-- Start ENTRIES SUPPLIED --
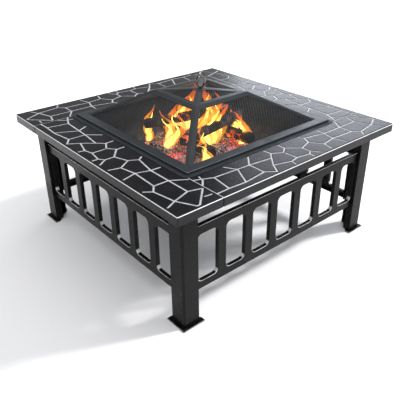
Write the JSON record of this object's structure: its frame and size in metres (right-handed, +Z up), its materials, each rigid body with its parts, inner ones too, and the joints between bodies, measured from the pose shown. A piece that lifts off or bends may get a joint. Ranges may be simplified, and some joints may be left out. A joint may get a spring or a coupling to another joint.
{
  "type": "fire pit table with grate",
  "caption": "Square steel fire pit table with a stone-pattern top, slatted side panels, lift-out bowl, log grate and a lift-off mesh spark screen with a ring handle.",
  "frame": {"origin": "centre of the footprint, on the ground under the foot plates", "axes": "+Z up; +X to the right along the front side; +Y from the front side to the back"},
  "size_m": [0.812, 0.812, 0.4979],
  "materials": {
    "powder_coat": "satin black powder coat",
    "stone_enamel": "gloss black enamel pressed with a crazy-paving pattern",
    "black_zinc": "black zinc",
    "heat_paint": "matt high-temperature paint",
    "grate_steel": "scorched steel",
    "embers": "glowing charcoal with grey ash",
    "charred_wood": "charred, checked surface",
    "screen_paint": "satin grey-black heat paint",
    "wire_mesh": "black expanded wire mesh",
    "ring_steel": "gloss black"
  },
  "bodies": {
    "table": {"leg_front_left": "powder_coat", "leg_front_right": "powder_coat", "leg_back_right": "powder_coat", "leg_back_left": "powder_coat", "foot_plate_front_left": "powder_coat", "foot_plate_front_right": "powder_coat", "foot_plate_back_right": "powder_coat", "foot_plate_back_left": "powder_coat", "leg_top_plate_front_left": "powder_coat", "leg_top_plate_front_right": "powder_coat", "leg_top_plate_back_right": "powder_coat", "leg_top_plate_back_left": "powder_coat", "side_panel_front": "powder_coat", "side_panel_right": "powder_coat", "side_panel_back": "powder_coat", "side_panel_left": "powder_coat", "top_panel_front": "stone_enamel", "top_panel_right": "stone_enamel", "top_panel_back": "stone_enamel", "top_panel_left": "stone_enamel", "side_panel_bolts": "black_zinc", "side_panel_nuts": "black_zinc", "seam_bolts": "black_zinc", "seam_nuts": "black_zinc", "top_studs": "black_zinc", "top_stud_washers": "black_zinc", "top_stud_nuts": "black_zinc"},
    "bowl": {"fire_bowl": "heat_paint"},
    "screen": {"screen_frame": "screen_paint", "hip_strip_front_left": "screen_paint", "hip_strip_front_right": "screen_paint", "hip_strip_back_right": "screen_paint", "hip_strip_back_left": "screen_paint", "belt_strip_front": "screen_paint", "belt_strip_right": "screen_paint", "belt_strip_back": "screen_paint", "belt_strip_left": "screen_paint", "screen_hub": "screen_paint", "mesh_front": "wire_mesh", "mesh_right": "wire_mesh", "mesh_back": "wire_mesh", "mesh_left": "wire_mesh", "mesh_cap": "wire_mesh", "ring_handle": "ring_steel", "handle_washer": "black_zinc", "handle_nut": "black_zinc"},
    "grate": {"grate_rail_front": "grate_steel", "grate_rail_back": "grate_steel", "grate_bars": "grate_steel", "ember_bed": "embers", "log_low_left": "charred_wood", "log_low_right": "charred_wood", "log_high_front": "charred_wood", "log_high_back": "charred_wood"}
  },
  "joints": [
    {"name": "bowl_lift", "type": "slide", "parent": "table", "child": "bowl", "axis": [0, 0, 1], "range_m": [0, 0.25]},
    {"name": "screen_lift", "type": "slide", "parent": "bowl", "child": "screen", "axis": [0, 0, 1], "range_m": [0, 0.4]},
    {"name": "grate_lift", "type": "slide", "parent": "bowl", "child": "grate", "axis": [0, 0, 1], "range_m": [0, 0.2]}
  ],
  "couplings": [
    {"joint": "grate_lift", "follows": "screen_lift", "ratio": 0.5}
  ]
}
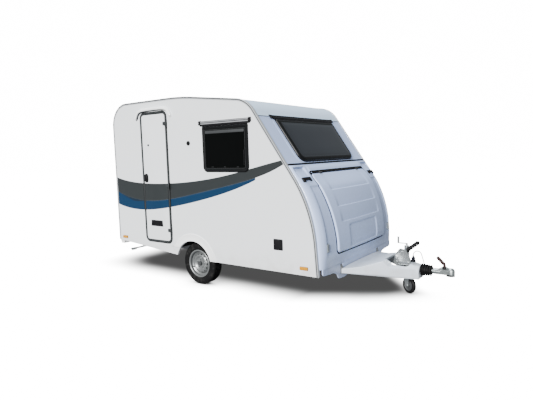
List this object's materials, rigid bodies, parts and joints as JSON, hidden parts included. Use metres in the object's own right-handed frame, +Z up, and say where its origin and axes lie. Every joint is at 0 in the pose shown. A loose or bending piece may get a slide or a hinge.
-- End ENTRIES SUPPLIED --
▶ WHAT THIS TASK INVOLVES: Filter out every line that lacks the word "origin", and copy the rest.

▶ RESULT FOR THIS TASK:
  "frame": {"origin": "centre of the footprint, on the ground under the foot plates", "axes": "+Z up; +X to the right along the front side; +Y from the front side to the back"},
List this object's materials, rigid bodies, parts and joints as JSON, hidden parts included. Use metres in the object's own right-handed frame, +Z up, and say where its origin and axes lie. Every joint is at 0 in the pose shown. A loose or bending piece may get a slide or a hinge.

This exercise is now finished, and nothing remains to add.